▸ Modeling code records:
# # # # #
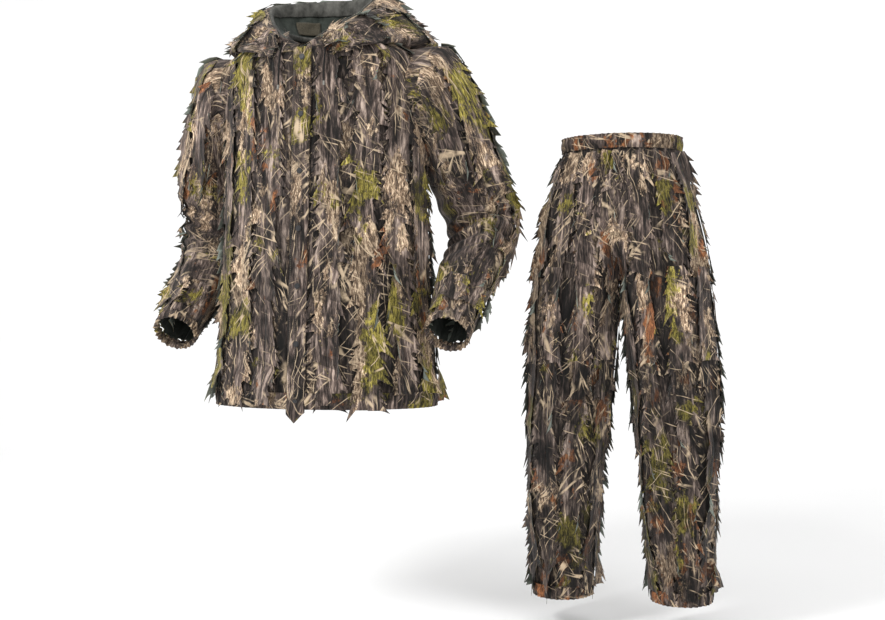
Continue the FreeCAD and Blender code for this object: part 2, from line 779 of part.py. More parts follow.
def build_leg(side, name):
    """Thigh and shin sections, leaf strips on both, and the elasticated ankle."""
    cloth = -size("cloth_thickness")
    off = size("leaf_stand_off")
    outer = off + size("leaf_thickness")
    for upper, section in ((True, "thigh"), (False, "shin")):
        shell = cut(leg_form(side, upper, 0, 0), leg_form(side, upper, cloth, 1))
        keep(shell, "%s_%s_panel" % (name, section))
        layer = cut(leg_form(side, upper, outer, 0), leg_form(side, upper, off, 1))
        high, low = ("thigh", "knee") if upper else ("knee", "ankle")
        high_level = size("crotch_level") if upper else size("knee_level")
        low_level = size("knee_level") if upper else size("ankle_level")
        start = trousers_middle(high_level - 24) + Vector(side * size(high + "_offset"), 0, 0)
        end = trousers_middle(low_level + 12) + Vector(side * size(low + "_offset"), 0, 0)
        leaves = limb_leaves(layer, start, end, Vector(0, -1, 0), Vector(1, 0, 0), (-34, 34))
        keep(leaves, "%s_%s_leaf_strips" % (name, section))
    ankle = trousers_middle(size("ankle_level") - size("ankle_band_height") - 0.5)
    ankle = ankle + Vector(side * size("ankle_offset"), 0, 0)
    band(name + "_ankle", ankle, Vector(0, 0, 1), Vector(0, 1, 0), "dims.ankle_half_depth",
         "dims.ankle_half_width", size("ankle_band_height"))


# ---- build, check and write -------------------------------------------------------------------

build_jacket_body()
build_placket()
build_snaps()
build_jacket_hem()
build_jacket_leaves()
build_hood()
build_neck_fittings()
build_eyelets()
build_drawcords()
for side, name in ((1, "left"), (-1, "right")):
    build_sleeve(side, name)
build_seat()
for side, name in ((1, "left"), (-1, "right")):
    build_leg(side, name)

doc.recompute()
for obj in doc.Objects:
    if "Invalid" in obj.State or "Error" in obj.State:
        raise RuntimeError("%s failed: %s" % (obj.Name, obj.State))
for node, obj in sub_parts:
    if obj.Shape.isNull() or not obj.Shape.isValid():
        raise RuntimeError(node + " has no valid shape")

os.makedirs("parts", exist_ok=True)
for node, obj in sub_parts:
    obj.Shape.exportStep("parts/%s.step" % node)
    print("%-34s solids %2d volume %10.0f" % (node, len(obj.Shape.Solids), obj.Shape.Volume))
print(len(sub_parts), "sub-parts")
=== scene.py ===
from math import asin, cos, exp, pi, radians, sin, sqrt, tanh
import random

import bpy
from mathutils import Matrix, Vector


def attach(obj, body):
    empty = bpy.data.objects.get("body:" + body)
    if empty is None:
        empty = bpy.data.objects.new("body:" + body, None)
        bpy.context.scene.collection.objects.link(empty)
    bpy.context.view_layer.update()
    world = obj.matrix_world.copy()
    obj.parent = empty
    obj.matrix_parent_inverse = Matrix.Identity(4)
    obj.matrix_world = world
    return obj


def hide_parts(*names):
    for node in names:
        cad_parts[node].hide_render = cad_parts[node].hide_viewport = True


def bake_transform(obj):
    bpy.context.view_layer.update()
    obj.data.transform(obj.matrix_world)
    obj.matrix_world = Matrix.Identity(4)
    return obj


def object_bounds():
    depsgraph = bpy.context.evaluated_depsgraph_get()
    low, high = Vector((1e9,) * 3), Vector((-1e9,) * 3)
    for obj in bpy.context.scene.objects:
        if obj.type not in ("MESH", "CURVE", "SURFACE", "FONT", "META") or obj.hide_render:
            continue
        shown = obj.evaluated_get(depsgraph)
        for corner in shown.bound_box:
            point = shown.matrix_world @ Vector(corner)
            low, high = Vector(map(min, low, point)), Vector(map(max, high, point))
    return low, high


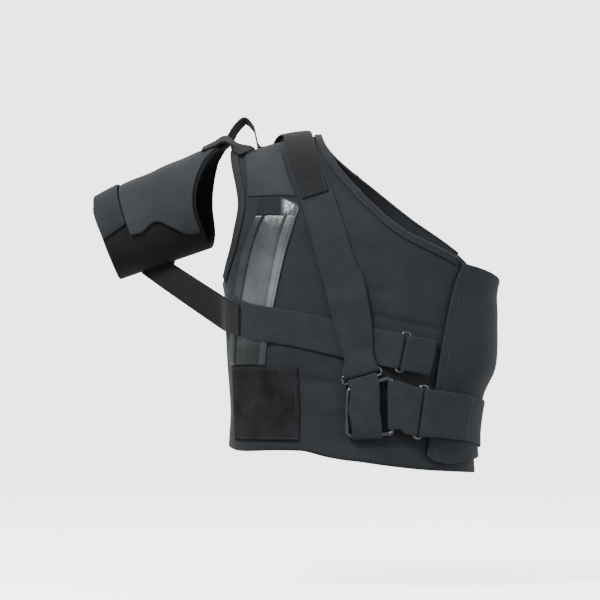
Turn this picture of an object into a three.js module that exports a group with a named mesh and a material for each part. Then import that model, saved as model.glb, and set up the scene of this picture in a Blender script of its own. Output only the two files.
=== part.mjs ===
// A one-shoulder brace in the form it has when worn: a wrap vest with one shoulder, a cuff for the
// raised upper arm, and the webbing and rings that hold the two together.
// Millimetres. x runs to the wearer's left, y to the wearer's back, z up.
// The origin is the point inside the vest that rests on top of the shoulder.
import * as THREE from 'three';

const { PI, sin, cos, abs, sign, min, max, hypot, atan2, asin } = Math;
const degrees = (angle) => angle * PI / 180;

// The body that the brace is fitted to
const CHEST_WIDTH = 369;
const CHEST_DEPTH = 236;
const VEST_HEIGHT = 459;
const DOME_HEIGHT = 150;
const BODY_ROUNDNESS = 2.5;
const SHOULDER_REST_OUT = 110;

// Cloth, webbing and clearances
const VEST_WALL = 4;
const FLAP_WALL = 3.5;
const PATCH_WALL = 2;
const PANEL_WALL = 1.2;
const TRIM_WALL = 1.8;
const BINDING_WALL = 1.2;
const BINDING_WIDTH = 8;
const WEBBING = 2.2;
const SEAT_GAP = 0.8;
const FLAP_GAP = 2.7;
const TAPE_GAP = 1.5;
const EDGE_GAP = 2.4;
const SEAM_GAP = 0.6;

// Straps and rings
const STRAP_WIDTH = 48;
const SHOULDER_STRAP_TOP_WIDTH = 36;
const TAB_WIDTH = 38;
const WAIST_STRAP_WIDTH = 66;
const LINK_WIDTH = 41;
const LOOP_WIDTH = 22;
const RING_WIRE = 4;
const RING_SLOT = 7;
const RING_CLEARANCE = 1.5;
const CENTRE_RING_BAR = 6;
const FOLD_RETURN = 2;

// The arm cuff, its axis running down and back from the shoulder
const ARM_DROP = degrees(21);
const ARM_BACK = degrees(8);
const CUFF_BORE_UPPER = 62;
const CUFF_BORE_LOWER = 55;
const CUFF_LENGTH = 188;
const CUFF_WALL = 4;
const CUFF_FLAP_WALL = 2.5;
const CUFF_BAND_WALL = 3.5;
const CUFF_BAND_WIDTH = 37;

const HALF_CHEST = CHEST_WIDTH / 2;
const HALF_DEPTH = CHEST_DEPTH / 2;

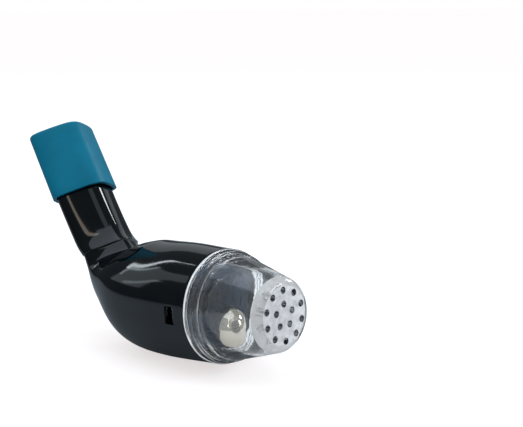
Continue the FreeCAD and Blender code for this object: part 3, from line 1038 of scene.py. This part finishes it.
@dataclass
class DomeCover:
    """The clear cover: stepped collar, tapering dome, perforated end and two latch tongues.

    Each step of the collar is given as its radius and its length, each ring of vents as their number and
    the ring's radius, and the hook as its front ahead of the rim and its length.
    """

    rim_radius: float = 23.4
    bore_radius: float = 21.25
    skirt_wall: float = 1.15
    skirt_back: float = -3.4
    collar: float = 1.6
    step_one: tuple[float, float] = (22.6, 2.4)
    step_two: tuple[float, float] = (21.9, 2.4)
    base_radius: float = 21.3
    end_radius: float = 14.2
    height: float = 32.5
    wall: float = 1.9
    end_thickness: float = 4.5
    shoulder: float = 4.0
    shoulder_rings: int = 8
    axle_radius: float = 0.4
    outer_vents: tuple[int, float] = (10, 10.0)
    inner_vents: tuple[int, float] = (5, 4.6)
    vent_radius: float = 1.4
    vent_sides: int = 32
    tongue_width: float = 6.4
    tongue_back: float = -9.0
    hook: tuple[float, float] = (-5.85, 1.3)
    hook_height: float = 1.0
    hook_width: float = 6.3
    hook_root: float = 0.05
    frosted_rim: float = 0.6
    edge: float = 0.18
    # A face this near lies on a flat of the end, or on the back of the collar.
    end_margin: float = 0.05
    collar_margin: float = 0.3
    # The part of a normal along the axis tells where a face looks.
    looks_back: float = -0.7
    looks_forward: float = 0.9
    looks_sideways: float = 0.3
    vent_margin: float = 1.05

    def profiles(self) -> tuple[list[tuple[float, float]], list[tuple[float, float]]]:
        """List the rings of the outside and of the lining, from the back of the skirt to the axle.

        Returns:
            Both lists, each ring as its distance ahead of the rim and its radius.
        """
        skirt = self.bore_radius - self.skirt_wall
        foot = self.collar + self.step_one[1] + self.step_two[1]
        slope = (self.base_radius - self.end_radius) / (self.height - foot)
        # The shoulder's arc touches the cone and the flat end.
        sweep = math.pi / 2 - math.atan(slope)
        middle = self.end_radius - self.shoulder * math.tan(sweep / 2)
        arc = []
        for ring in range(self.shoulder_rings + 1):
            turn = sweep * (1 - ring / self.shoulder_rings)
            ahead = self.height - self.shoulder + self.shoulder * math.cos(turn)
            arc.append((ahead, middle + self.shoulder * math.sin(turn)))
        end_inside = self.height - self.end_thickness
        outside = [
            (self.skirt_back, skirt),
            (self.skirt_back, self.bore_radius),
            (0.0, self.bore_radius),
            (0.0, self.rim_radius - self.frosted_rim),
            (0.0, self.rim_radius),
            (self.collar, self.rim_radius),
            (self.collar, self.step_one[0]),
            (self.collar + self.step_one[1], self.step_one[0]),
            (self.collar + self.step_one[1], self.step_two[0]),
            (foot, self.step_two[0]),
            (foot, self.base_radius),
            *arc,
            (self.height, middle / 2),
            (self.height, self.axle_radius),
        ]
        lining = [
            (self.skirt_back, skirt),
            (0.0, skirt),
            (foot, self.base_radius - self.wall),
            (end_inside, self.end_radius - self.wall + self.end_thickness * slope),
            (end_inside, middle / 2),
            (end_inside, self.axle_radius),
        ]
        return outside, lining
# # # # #
▸ What the task requires: In the listing above, find the line containing "doc.recompute()" and the line containing "obj.matrix_world = world", then repeat those two lines and everything between them exactly.

▸ Full output:
doc.recompute()
for obj in doc.Objects:
    if "Invalid" in obj.State or "Error" in obj.State:
        raise RuntimeError("%s failed: %s" % (obj.Name, obj.State))
for node, obj in sub_parts:
    if obj.Shape.isNull() or not obj.Shape.isValid():
        raise RuntimeError(node + " has no valid shape")

os.makedirs("parts", exist_ok=True)
for node, obj in sub_parts:
    obj.Shape.exportStep("parts/%s.step" % node)
    print("%-34s solids %2d volume %10.0f" % (node, len(obj.Shape.Solids), obj.Shape.Volume))
print(len(sub_parts), "sub-parts")
=== scene.py ===
from math import asin, cos, exp, pi, radians, sin, sqrt, tanh
import random

import bpy
from mathutils import Matrix, Vector


def attach(obj, body):
    empty = bpy.data.objects.get("body:" + body)
    if empty is None:
        empty = bpy.data.objects.new("body:" + body, None)
        bpy.context.scene.collection.objects.link(empty)
    bpy.context.view_layer.update()
    world = obj.matrix_world.copy()
    obj.parent = empty
    obj.matrix_parent_inverse = Matrix.Identity(4)
    obj.matrix_world = world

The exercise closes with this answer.